Using the listing below, set down each line from the line containing "bpy.context.scene.collection.objects.link(ring)" through the line containing "if empty is", both ends included, exactly and with nothing added.

— START OF Material —

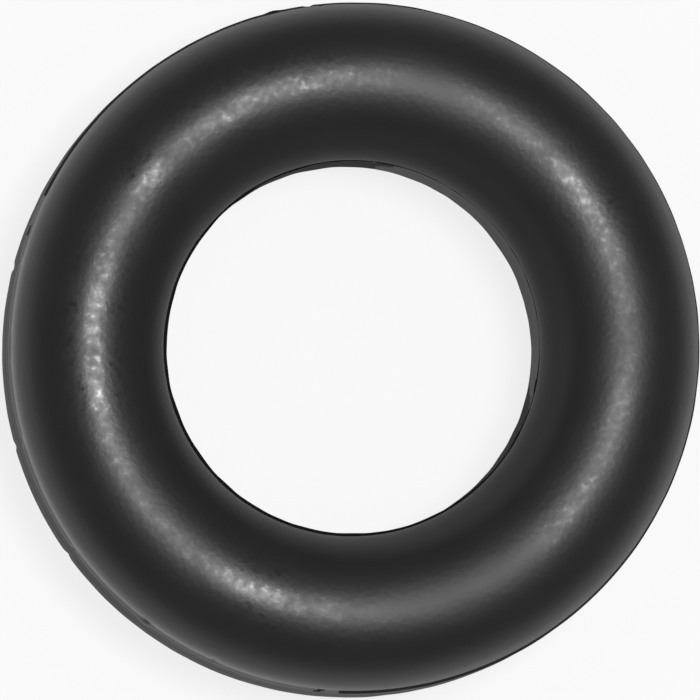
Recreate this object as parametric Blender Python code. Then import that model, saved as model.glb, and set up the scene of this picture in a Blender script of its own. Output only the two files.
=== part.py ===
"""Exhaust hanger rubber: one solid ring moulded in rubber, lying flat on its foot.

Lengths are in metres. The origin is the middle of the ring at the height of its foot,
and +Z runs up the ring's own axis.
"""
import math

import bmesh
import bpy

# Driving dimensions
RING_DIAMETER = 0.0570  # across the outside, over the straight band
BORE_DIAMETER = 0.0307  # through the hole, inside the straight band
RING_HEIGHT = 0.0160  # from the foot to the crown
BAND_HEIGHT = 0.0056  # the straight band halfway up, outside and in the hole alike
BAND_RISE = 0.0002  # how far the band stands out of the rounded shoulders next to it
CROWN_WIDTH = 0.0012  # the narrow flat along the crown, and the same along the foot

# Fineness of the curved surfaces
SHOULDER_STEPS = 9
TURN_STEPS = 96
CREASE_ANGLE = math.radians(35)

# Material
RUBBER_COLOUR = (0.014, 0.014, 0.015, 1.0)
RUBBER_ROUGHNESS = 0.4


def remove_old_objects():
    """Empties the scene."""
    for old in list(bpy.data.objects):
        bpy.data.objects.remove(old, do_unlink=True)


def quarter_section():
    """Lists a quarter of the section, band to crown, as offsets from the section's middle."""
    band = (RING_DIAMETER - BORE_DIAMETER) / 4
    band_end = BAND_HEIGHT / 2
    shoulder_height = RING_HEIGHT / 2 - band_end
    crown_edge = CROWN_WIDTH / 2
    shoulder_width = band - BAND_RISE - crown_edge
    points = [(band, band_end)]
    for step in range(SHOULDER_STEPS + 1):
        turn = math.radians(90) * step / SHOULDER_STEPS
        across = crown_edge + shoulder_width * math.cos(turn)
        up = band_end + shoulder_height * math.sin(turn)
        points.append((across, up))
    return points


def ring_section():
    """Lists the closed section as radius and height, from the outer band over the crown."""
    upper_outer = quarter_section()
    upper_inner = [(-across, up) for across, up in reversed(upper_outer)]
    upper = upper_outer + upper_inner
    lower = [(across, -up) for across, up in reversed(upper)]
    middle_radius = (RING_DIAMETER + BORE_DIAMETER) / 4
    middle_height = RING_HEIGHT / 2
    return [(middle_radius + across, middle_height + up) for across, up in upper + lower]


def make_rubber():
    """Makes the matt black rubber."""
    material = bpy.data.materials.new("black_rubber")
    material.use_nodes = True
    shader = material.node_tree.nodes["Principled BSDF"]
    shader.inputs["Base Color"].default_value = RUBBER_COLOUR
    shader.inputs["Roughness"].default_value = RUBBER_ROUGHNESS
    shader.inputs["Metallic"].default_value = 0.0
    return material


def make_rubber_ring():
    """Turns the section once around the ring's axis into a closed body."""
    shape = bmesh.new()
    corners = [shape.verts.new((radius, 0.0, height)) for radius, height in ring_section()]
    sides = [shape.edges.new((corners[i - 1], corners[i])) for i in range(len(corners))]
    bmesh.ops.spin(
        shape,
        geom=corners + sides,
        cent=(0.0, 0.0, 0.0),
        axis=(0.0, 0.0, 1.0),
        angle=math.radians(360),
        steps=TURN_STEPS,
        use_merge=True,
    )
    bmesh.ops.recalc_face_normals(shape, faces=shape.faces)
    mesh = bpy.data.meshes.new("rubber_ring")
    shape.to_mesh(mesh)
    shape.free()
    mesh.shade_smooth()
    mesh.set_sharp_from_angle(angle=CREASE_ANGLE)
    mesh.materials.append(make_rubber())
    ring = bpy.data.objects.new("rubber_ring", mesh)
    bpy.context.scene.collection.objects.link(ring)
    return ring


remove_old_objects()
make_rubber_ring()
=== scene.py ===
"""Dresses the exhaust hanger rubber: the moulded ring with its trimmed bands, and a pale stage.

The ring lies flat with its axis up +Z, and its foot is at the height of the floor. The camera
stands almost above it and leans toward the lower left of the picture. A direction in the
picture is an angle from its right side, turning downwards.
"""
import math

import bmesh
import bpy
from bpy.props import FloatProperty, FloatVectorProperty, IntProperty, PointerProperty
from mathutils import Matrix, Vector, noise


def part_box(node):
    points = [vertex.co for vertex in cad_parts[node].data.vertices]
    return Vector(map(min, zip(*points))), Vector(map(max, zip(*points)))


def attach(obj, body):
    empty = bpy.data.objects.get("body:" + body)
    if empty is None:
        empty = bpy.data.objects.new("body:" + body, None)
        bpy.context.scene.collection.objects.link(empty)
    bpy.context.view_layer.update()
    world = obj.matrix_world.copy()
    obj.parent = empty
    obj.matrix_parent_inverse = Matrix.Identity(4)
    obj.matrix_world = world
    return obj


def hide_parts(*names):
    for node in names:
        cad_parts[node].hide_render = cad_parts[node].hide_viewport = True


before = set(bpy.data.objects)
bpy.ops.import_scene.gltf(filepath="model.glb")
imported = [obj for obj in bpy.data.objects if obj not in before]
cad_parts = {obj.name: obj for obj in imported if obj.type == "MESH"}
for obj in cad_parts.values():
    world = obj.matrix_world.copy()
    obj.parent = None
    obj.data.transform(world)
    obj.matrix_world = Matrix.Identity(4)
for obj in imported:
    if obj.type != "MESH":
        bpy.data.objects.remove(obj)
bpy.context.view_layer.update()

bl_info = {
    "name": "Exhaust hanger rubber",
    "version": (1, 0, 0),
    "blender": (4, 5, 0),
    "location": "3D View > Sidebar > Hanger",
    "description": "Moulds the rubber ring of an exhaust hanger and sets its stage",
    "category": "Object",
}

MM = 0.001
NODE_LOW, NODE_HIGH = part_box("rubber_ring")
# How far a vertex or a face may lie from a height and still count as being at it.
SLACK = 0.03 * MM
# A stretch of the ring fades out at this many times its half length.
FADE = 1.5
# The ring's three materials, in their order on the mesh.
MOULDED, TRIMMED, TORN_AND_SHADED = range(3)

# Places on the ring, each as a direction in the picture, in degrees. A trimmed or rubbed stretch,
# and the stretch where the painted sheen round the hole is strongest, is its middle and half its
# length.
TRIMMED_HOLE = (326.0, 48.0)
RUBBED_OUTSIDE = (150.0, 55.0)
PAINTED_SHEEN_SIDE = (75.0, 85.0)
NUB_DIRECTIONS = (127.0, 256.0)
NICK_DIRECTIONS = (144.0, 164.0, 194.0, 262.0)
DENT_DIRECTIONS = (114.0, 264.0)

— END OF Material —

▶ _Written answer_:
    bpy.context.scene.collection.objects.link(ring)
    return ring


remove_old_objects()
make_rubber_ring()
=== scene.py ===
"""Dresses the exhaust hanger rubber: the moulded ring with its trimmed bands, and a pale stage.

The ring lies flat with its axis up +Z, and its foot is at the height of the floor. The camera
stands almost above it and leans toward the lower left of the picture. A direction in the
picture is an angle from its right side, turning downwards.
"""
import math

import bmesh
import bpy
from bpy.props import FloatProperty, FloatVectorProperty, IntProperty, PointerProperty
from mathutils import Matrix, Vector, noise


def part_box(node):
    points = [vertex.co for vertex in cad_parts[node].data.vertices]
    return Vector(map(min, zip(*points))), Vector(map(max, zip(*points)))


def attach(obj, body):
    empty = bpy.data.objects.get("body:" + body)
    if empty is None:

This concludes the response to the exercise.